Implications For General Economics Of More Realistic Theories Of The Firm
This is a more “literary” article aimed at a general econ-literate audience about how the firm should be thought of in economics after the development of the monopolistic competition approach.
Ever since Marshall, there have been prayers that economics would eventually incorporate the tree of the firm in addition to the forest of the market. The difficulty is simple: the internal structure of the firm has little directly to do with the comparative statics of price and quantity, as was put forcefully by Knight, and so it is basically impossible to use the tools of economics to reach determinate conclusions about firm behavior. Boulding here tries to create a space for that prayer, which is needed if it will ever be answered.
The power of Boulding’s system come in many ways from combining the insights of these two papers. They provide the seed for a Firm & Market based rather than Supply & Demand based view of economic life in the small.

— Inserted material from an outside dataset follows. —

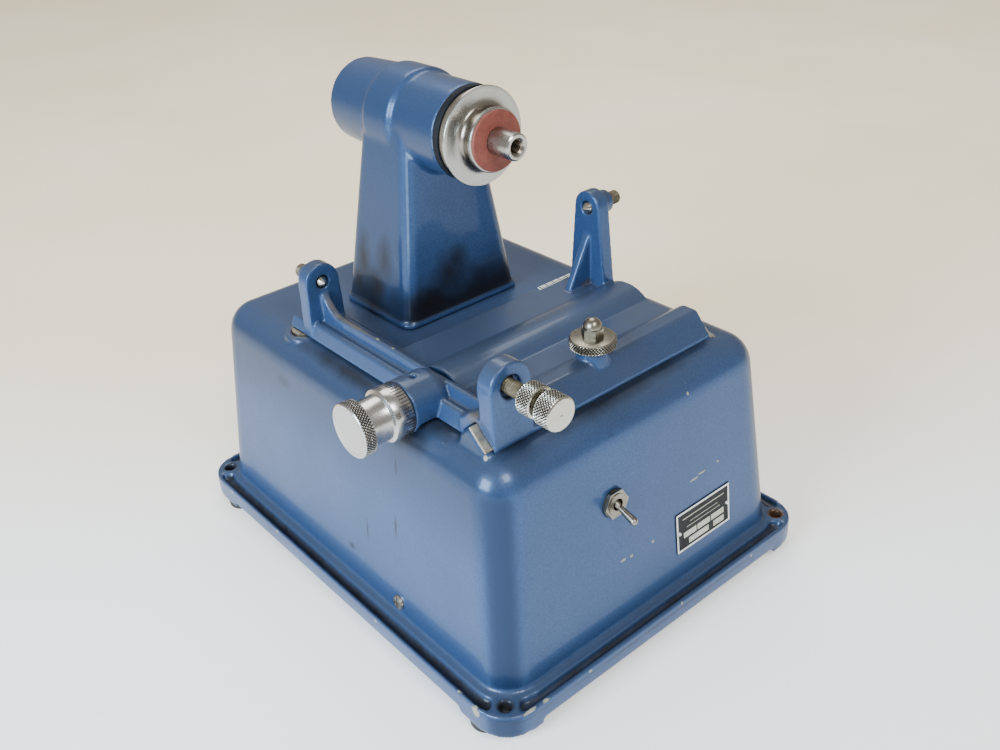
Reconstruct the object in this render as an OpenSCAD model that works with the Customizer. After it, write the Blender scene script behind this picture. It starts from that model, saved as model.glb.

The Concept Of Need For Health Services
Another “literary” article, this one aimed at non-economists.
To a first approximation the actor A ‘needs’ a service B if and only if A receiving B is a necessary condition for A to maintain homeostasis. In principle, need is far more precise and observable than demand, but Boulding points out the concept of homeostasis applied to organisms with intrinsic life-cycles (and creative agency!) requires clarification.
It’s articles like this that originally attracted me to Boulding and Paul Samuelson. There is a feeling in these types that methodology can free rather than restrict. Where Stigler’s theory doesn’t already have ‘need,’ he denies ‘need’ exists without the slightest argument. Methodology in Stigler’s work is a straightjacket. Boulding sees ‘need’ as a new challenge, which has a complex relationship to want. Teasing out this relation may require actual thought, but the methodology is much more freeing.